Jamás hubo en la historia pulgares comparables a los tuyos, ni en tamaño ni en hechos. Responde a esto: ¿Qué puede reemplazarlos? Vale, si, están los niños que profetizó Madame Zoé, pero eso es un juego, como el Cielo, la Eternidad del Gozo o la economía en equilibrio permanente. Sissy, los mastodontes desaparecieron todos; también las amazonas. Tomboctú es hoy un zoo de carretera y nadie consiguió jamás encontrar Eldorado.
¿Recuerdas cómo veneraba el Chink esos pulgares? ¿No sería beneficioso para muchos otros hacer lo mismo? Tus pulgares no eran metáforas ni símbolos; eran reales. Ese que queda, aún canta en el terror y el éxtasis de la carne. Tu pulgar nos desorienta, Sissy, y para quien sea lo bastante valiente para verlo, la desorientación conduce siempre al amor.
No nos prives de la oportunidad de amar sin egoísmo aquello que, como Cristo cuando vivía, es difícil amar. No destruyas nuestro gozo.
LA CENA FUE buena aquella noche y el doctor Robbins estaba de nuevo asombrado por la col lombarda, cuyo color le hacía preguntarse dónde estaría la comida azul. Cuando se permitía un suave erupto, sonó el teléfono.
– Yo contestaré -dijo, cosa extraña pues había cenado solo. Quizás hablase con su bigote.
Era Sissy Hankshaw Hitche. Llegaba su llamada con dos meses de retraso.
– Siento haberte dado este plantón.
– Oh, no te preocupes -contestó el doctor Robbins-. Soy muy comprensivo cuando estoy loco.
Sissy telefoneaba desde el Hospital de Veteranos O'Dwyre. Su segunda operación estaba programada para la mañana siguiente muy temprano, y el doctor Dreyfus le había hecho ingresar la noche antes para que tuviese una buena noche de sueño. La gente aún usaba esa frase, «una buena noche de sueño». Probablemente fuese una expresión muy antigua, aunque pareciese sugerir los Años Eisenhower. Antes de que los sesenta nos despertaran.
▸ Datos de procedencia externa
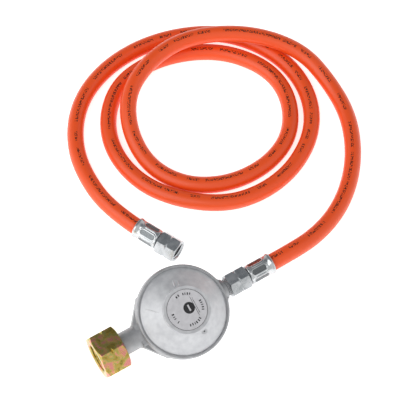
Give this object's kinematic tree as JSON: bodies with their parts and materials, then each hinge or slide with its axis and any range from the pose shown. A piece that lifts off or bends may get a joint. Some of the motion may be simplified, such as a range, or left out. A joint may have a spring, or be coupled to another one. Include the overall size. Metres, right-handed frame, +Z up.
{
  "type": "propane regulator hose",
  "caption": "Round low-pressure gas regulator with a left-hand inlet nut, and an orange rubber gas hose crimped at both ends into swivel fittings.",
  "frame": {"origin": "on the surface the part lies on, under the middle of the regulator's box (hose and hose fittings left out)", "axes": "+Z up; +X along the regulator's port line, the way the gas runs, so the inlet nut opens towards -X; the label leans 22 degrees towards -Y"},
  "size_m": [0.287, 0.2692, 0.0488],
  "materials": {
    "cast_zinc": "cast, matt",
    "cover_zinc": "satin",
    "label": "printed foil, satin",
    "brass": "machined",
    "spring_steel": "drawn wire",
    "steel": "pressed",
    "rubber": "moulded",
    "yellow_zinc": "yellow passivated zinc",
    "bright_zinc": "bright zinc plate",
    "ferrule_zinc": "polished zinc plate",
    "hose_rubber": "smooth, semi-gloss"
  },
  "bodies": {
    "housing": {"body_casting": "cast_zinc", "bonnet_cover": "cover_zinc", "rating_label": "label", "adjusting_plug": "brass", "main_spring": "spring_steel", "diaphragm": "rubber", "lever_pin": "steel", "valve_seat": "brass", "inlet_spigot": "brass", "inlet_seal": "rubber", "inlet_filter": "steel", "regulator_tail": "bright_zinc", "regulator_ferrule": "ferrule_zinc", "hose": "hose_rubber", "free_ferrule": "ferrule_zinc", "free_tail": "bright_zinc"},
    "diaphragm_stack": {"diaphragm_plate": "steel", "lower_washer": "steel", "diaphragm_stem": "brass", "stem_lock_washer": "spring_steel"},
    "lever_arm": {"lever": "steel"},
    "valve": {"valve_holder": "brass", "valve_pad": "rubber"},
    "inlet_nut_body": {"inlet_nut": "yellow_zinc"},
    "regulator_nut_body": {"regulator_union_nut": "bright_zinc"},
    "free_nut_body": {"free_union_nut": "bright_zinc"}
  },
  "joints": [
    {"name": "diaphragm_lift", "type": "slide", "parent": "housing", "child": "diaphragm_stack", "axis": [0, -0.3746, 0.9272], "range_m": [0, 0.003], "stiffness_N_per_m": 1000, "springref_m": -0.003, "deforming": ["main_spring", "diaphragm"]},
    {"name": "lever_swing", "type": "hinge", "parent": "housing", "child": "lever_arm", "pos_m": [-0.00185, 0.00522, 0.01222], "axis": [0, -0.9272, -0.3746], "range_deg": [0, 14.5]},
    {"name": "valve_slide", "type": "slide", "parent": "housing", "child": "valve", "axis": [-1, 0, 0], "range_m": [0, 0.00133]},
    {"name": "inlet_nut_turn", "type": "hinge", "parent": "housing", "child": "inlet_nut_body", "pos_m": [-0.05085, 0.00323, 0.01713], "axis": [1, 0, 0], "continuous": true},
    {"name": "regulator_nut_turn", "type": "hinge", "parent": "housing", "child": "regulator_nut_body", "pos_m": [0.05965, 0.00323, 0.01713], "axis": [1, 0, 0], "continuous": true},
    {"name": "free_nut_turn", "type": "hinge", "parent": "housing", "child": "free_nut_body", "pos_m": [0.03267, 0.05844, 0.0088], "axis": [-0.4384, 0.8988, 0], "continuous": true}
  ],
  "couplings": [
    {"joint": "lever_swing", "follows": "diaphragm_lift", "rad_per_m": 84},
    {"joint": "valve_slide", "follows": "diaphragm_lift", "ratio": 0.4405}
  ]
}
Con frecuencia, los gritos de socorro son inaudibles. Algunas personas, incluso cuando están ahogándose, son demasiado tímidas o se sienten demasiado avergonzadas para gritar. Sissy necesitaba hablar de un asunto con el doctor Robbins, pero no conseguía hacerlo. Así pues, en lugar de taladrar sus tímpanos con una palabra extremecedora como amputación, se vio de pronto preguntando:
– Bueno, doctor, ¿qué piensas de las grullas chilladoras?
– Bueno, yo soy pro-grullas -dijo él-. Van de maravilla con mi cielo azul.
– No, lo que quiero decir es, ¿cómo te explicas su tenacidad? ¿Por qué aguantan de este modo? Quiero decir, están completamente fuera de lugar en el mundo civilizado moderno. Si van a seguir negándose a adaptarse a otras condiciones, ¿no sería mucho más razonable seguir adelante, extinguirse y evitar el ocaso y el sufrimiento? ¿Qué intentan demostrar?
– Quizá -dijo el doctor Robbins muy lentamente-, quizás estén esperando que nos vayamos nosotros.